## SUPPLIED DATA
#####

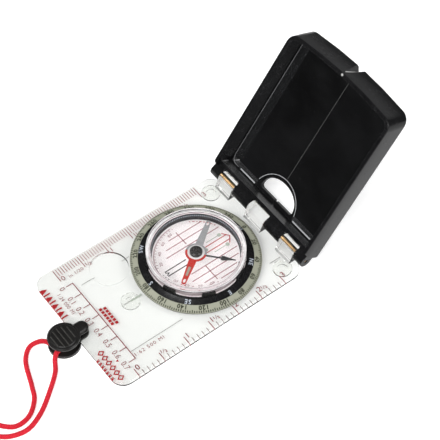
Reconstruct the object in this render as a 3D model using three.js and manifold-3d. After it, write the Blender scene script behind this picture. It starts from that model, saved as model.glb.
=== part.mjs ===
// Sighting baseplate compass: clear ruler plate, rotating bezel with a liquid capsule,
// needle, tilt pointer, adjustable orienting disc, mirror lid on a hinge and a lanyard clip.
// Millimetres, +Z up. Origin: lowest face of the baseplate, directly below the capsule pivot.
// +Y runs from the pivot towards the hinge of the lid, +X to the right of it.
import * as THREE from "three";
import { mergeVertices } from "three/addons/utils/BufferGeometryUtils.js";
import Module from "manifold-3d";

const wasm = await Module();
wasm.setup();

// ---------- driving dimensions ----------
const PLATE_W = 66.5; // overall width of the ruler plate
const PLATE_Y0 = -63.8; // lanyard end
const PLATE_Y1 = 34.6; // hinge end
const PLATE_T = 2.2; // height of the top face
const PLATE_R = 6; // corner radius
const EDGE = 0.4; // broken edge of the plate
const BOSS_R = 24; // round boss under the capsule, the lowest face of the plate
const BOSS_H = 0.1;

const FOOT_R = 4.35;
const FOOT_H = 0.8;
const FEET = { left: [-25.8, 27.7], right: [25.8, 27.7], front: [0, -35] };

const LENS_AT = [-18.7, -33.2]; // reading lens moulded into the plate
const LENS_R = 8.6;
const LENS_SINK = 0.85; // drop from the crown of the lens to its edge
const LENS_TOP = PLATE_T - 0.02;

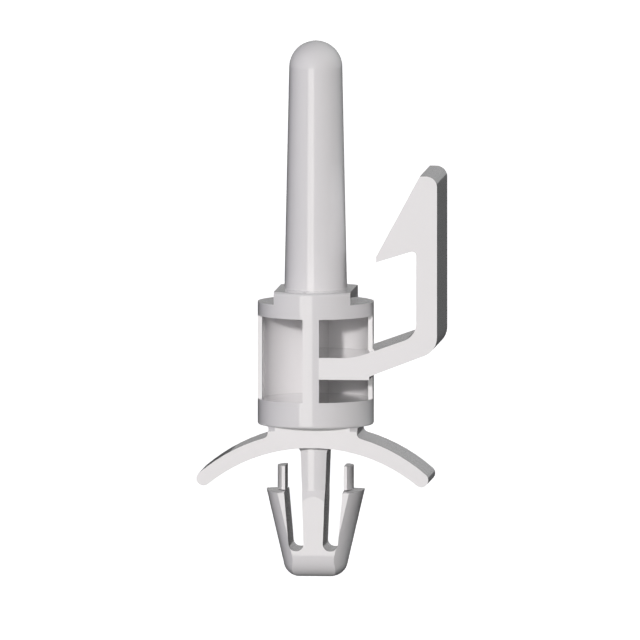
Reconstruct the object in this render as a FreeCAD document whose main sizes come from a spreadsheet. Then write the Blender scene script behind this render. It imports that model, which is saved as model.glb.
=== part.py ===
import FreeCAD, Part
import math
import os

import Sketcher
from FreeCAD import Vector

# A moulded nylon support that holds one edge of a circuit board above a chassis panel. It is a
# single piece. The frame's origin is on its axis, level with the shoulders of the split anchor:
# the anchor goes down through the panel's round hole, and its shoulders then catch under the
# panel. +X points to the latch arm, and the open windows of the column face -Y.

# Every size is in millimetres or degrees. A "reach" is a distance from the axis along X, a
# "level" a height above the shoulders, and a "depth" a size from front to back.
SIZES = {
    # The split anchor, which is pushed through the panel's hole
    "anchor_depth": 3.6,
    "wing_reach": 2.93,
    "wing_round": 2.5,
    "tip_reach": 1.72,
    "tip_length": 5.2,
    "tip_round": 0.9,
    "tip_face_round": 1.35,
    "slot_length": 3.6,
    "slot_top_reach": 1.75,
    "slot_foot_reach": 1.44,
    "shoulder_flat": 0.6,
    "shoulder_drop": 0.12,
    "prong_reach": 2.27,
    "prong_round": 1.72,
    "prong_depth": 2.0,
    "prong_height": 1.415,
    # The stem between the anchor and the spring bow
    "stem_top_reach": 0.79,
    "stem_foot_reach": 0.56,
    "stem_radius": 1.65,
    "stem_fillet": 0.42,
    "flare_start": 0.1,
    "flare_length": 0.85,
    "flare_growth": 0.3,
    "flare_angle": 76,
    # The spring bow, whose ends press on the panel
    "bow_level": 2.63,
    "bow_thickness": 0.98,
    "bow_depth": 4.7,
    "bow_reach": 6.93,
    "bow_top_radius": 10.35,
    "bow_under_radius": 9.92,
    "neck_reach": 2.66,
    "neck_height": 0.25,
    "neck_fillet": 0.32,
    "neck_top_fillet": 0.12,
    "neck_corner": 0.42,
    # The column: two discs, and between them a central rib and a thin round wall at the back
    "disc_radius": 3.46,
    "foot_disc": 1.56,
    "foot_disc_round": 0.15,
    "window_height": 4.98,
    "head_disc": 0.81,
    "rib_width": 0.98,
    "wall": 0.26,
    "wall_front": 0.45,
    # The boss that the board rests on, and the pin that its hole slides down over
    "boss_height": 0.76,
    "boss_reach": 2.29,
    "boss_round": 0.2,
    "pin_length": 14.81,
    "pin_foot_radius": 1.885,
    "pin_dome_radius": 1.585,
    # The latch arm and its barbed hook, which snaps over the board's edge
    "bar_gap": 1.41,
    "bar_thickness": 1.3,
    "bar_step": 0.2,
    "arm_start": 3.5,
    "arm_slope": 21,
    "arm_top_slope": 19.6,
    "arm_top_start": 2.58,
    "arm_top_round": 4,
    "arm_reach": 7.55,
    "arm_thickness": 1.25,
    "arm_outer_round": 1.2,
    "arm_inner_round": 1.1,
    "board_gap": 1.89,
    "barb_reach": 3.9,
    "barb_nose": 0.34,
    "barb_rise": 0.75,
    "barb_round": 0.24,
    "hook_height": 5.17,
    "hook_top": 1.04,
    "hook_round": 0.65,
}

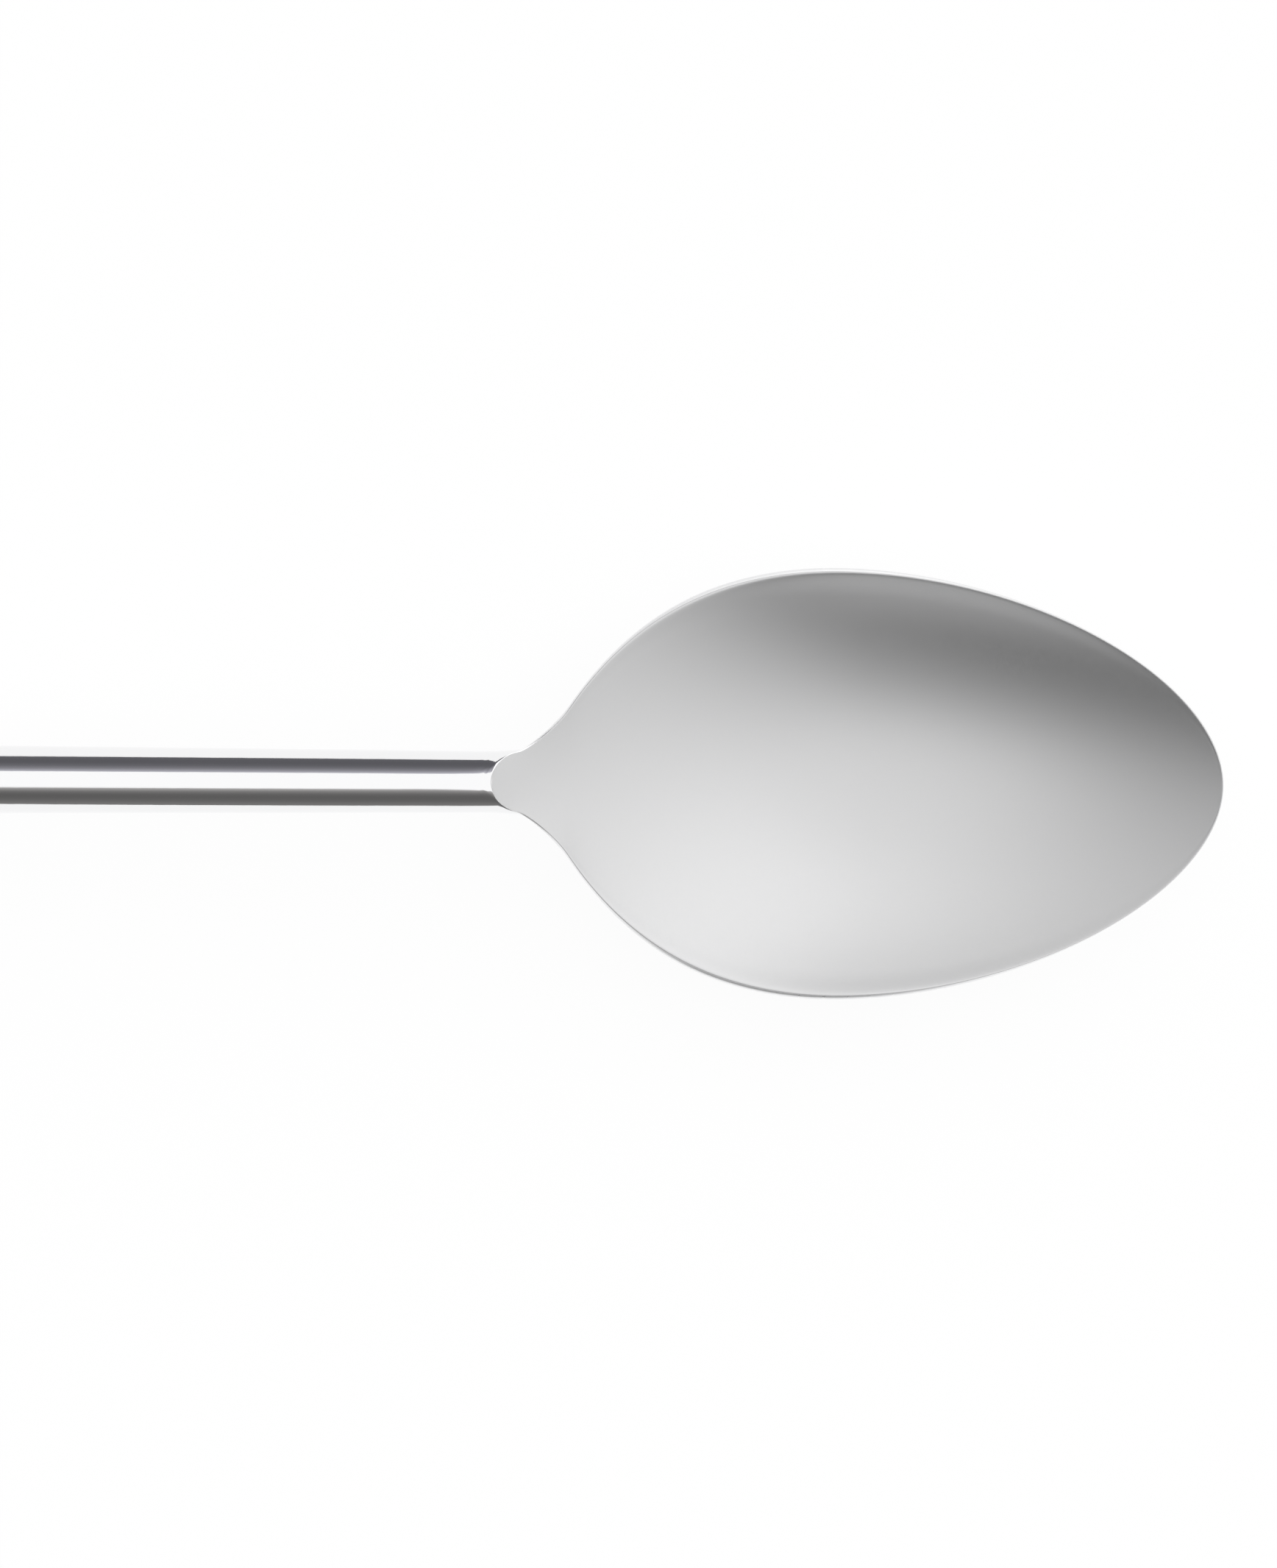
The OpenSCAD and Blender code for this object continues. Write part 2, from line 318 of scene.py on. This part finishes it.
marks, marks_in, marks_out = new_group(
    "fine_marks",
    [("Grain mm", 0.15), ("Draw", 1.0), ("Low", 0.0), ("High", 1.0)],
    ["Height", "Value"],
)
where = marks.nodes.new("ShaderNodeTexCoord")
per_metre = marks.nodes.new("ShaderNodeMath")
per_metre.operation = "DIVIDE"
per_metre.inputs[0].default_value = 1000.0
marks.links.new(marks_in.outputs["Grain mm"], per_metre.inputs[1])
shorten = marks.nodes.new("ShaderNodeMath")
shorten.operation = "DIVIDE"
shorten.inputs[0].default_value = 1.0
marks.links.new(marks_in.outputs["Draw"], shorten.inputs[1])
stretch = marks.nodes.new("ShaderNodeCombineXYZ")
stretch.inputs["Y"].default_value = 1.0
stretch.inputs["Z"].default_value = 1.0
marks.links.new(shorten.outputs[0], stretch.inputs["X"])
drawn = marks.nodes.new("ShaderNodeVectorMath")
drawn.operation = "MULTIPLY"
marks.links.new(where.outputs["Object"], drawn.inputs[0])
marks.links.new(stretch.outputs[0], drawn.inputs[1])
grain = marks.nodes.new("ShaderNodeTexNoise")
grain.inputs["Detail"].default_value = 2.0
grain.inputs["Roughness"].default_value = 0.55
marks.links.new(drawn.outputs[0], grain.inputs["Vector"])
marks.links.new(per_metre.outputs[0], grain.inputs["Scale"])
marks.links.new(grain.outputs["Fac"], marks_out.inputs["Height"])
spread = marks.nodes.new("ShaderNodeMapRange")
spread.inputs["From Min"].default_value = NOISE_LOW
spread.inputs["From Max"].default_value = NOISE_HIGH
marks.links.new(grain.outputs["Fac"], spread.inputs["Value"])
marks.links.new(marks_in.outputs["Low"], spread.inputs["To Min"])
marks.links.new(marks_in.outputs["High"], spread.inputs["To Max"])
marks.links.new(spread.outputs["Result"], marks_out.inputs["Value"])
print("fine_marks:", len(marks.nodes), "nodes")

# %% [markdown]
# ## The two finishes
#
# Stainless steel is a neutral grey metal. Glass beads leave shallow round dents a tenth of a
# millimetre across, close together, so the satin spreads every reflection into a soft glow.
# The buffed steel keeps reflections sharp, with faint lines drawn along the spoon by the
# wheel. The lip is too thin for the wheel and is only rubbed by hand, so it stays rougher,
# and that roughness dies away within two millimetres of the hollow's edge.

# %% Build the steels
LIP_ROUGHNESS = 0.26  # what rubbing by hand adds
LIP_NEAR, LIP_PAST = 0.0008, 0.0018  # metres from the hollow's edge


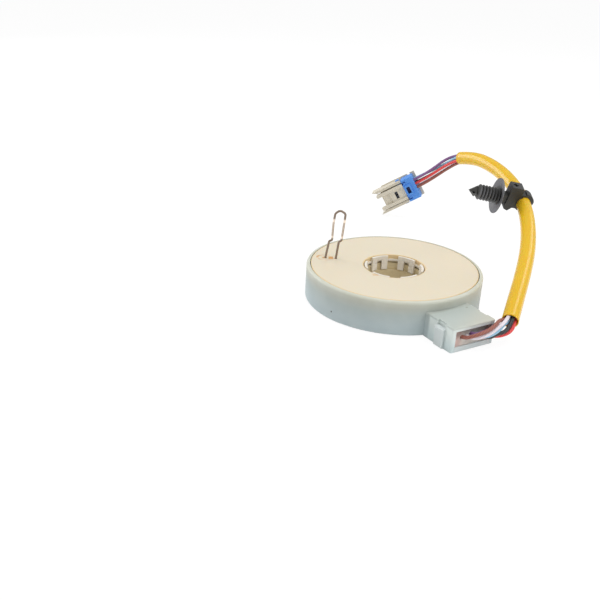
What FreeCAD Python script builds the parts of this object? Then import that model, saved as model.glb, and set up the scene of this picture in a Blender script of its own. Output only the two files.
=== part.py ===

#####

## WHAT IS NEEDED
Tell how many lines in the records above contain "that", giving the number and no other words.

## REPLY
6